What this task involves |
Return, exactly as written, every line from the first line of the data below through the line that contains "# moulded plastic".

Dataset section |
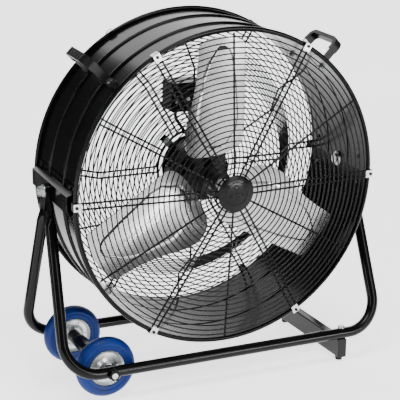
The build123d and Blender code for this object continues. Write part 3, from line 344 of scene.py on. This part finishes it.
# %% Metal pieces
finish_for("blade_aluminium", (0.5, 0.5, 0.505), (0.42, 0.42, 0.425), 0.22, 0.08, metal=1.0, skin=900, bump=0.002,
           blotch=14, dust=0.02, scratch=0.2, scratch_colour=(0.3, 0.3, 0.31))
finish_for("zinc_steel", (0.62, 0.63, 0.62), (0.4, 0.42, 0.43), 0.24, 0.16, metal=1.0, skin=1200, bump=0.01,
           blotch=60, dust=0.05, scratch=0.2, scratch_colour=(0.3, 0.3, 0.3))
finish_for("plain_steel", (0.5, 0.5, 0.5), (0.4, 0.4, 0.41), 0.32, 0.12, metal=1.0, skin=1500, bump=0.01, blotch=40)
finish_for("can_aluminium", (0.75, 0.75, 0.76), (0.68, 0.68, 0.7), 0.34, 0.1, metal=1.0, skin=900, bump=0.01)

# %% [markdown]
# ## Rubber and plastic
# The tyres are a soft blue rubber, slightly chalky where they have rolled. Grips, switch box and caps are
# moulded plastic with a fine spark-eroded grain.

# %% Rubber and plastic pieces
finish_for("blue_rubber", (0.0008, 0.012, 0.1), (0.0015, 0.02, 0.14), 0.42, 0.14, skin=700, bump=0.05, blotch=25,
           dust=0.03, scratch=0.05, dust_colour=(0.1, 0.15, 0.3), scratch_colour=(0.02, 0.06, 0.2), shine=0.2)
finish_for("black_rubber", (0.004, 0.004, 0.004), (0.007, 0.007, 0.007), 0.6, 0.15, skin=900, bump=0.06,
           dust=0.02, scratch=0.02, shine=0.2)
finish_for("black_plastic", (0.003, 0.003, 0.003), (0.006, 0.006, 0.006), 0.34, 0.1, skin=1400, bump=0.05,
           dust=0.01, scratch=0.02, shine=0.2)
finish_for("badge_plastic", (0.002, 0.002, 0.002), (0.004, 0.004, 0.004), 0.16, 0.06, skin=300, bump=0.01,
           dust=0.004, scratch=0.01, shine=0.12)
finish_for("grey_plastic", (0.42, 0.43, 0.44), (0.36, 0.37, 0.38), 0.45, 0.12, skin=1200, bump=0.05)
finish_for("nylon", (0.78, 0.78, 0.74), (0.7, 0.7, 0.66), 0.4, 0.1, skin=900, bump=0.03)

# %% Every solid gets its finish
for part in frame["record"]["subparts"]:
    for holder in frame["nodes"][part["node"]].material_slots:
        holder.material = finishes[part["material_slot"]]
print(len(finishes), "finishes on", len(frame["nodes"]), "solids")

# %% [markdown]
# ## Working on a piece
# Each detail is modelled near the origin in the drum's or the wheel's own directions, where its numbers are
# simple, and then carried to its place with one matrix. These helpers do the selecting and the finishing that
# every piece needs.


# %% Helpers for modelling
def only(piece):
    nothing_selected()
    piece.select_set(True)
    bpy.context.view_layer.objects.active = piece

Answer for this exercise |
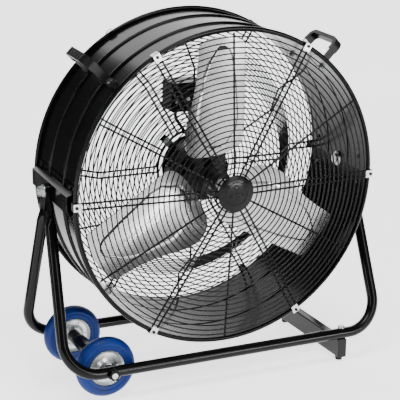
The build123d and Blender code for this object continues. Write part 3, from line 344 of scene.py on. This part finishes it.
# %% Metal pieces
finish_for("blade_aluminium", (0.5, 0.5, 0.505), (0.42, 0.42, 0.425), 0.22, 0.08, metal=1.0, skin=900, bump=0.002,
           blotch=14, dust=0.02, scratch=0.2, scratch_colour=(0.3, 0.3, 0.31))
finish_for("zinc_steel", (0.62, 0.63, 0.62), (0.4, 0.42, 0.43), 0.24, 0.16, metal=1.0, skin=1200, bump=0.01,
           blotch=60, dust=0.05, scratch=0.2, scratch_colour=(0.3, 0.3, 0.3))
finish_for("plain_steel", (0.5, 0.5, 0.5), (0.4, 0.4, 0.41), 0.32, 0.12, metal=1.0, skin=1500, bump=0.01, blotch=40)
finish_for("can_aluminium", (0.75, 0.75, 0.76), (0.68, 0.68, 0.7), 0.34, 0.1, metal=1.0, skin=900, bump=0.01)

# %% [markdown]
# ## Rubber and plastic
# The tyres are a soft blue rubber, slightly chalky where they have rolled. Grips, switch box and caps are
# moulded plastic with a fine spark-eroded grain.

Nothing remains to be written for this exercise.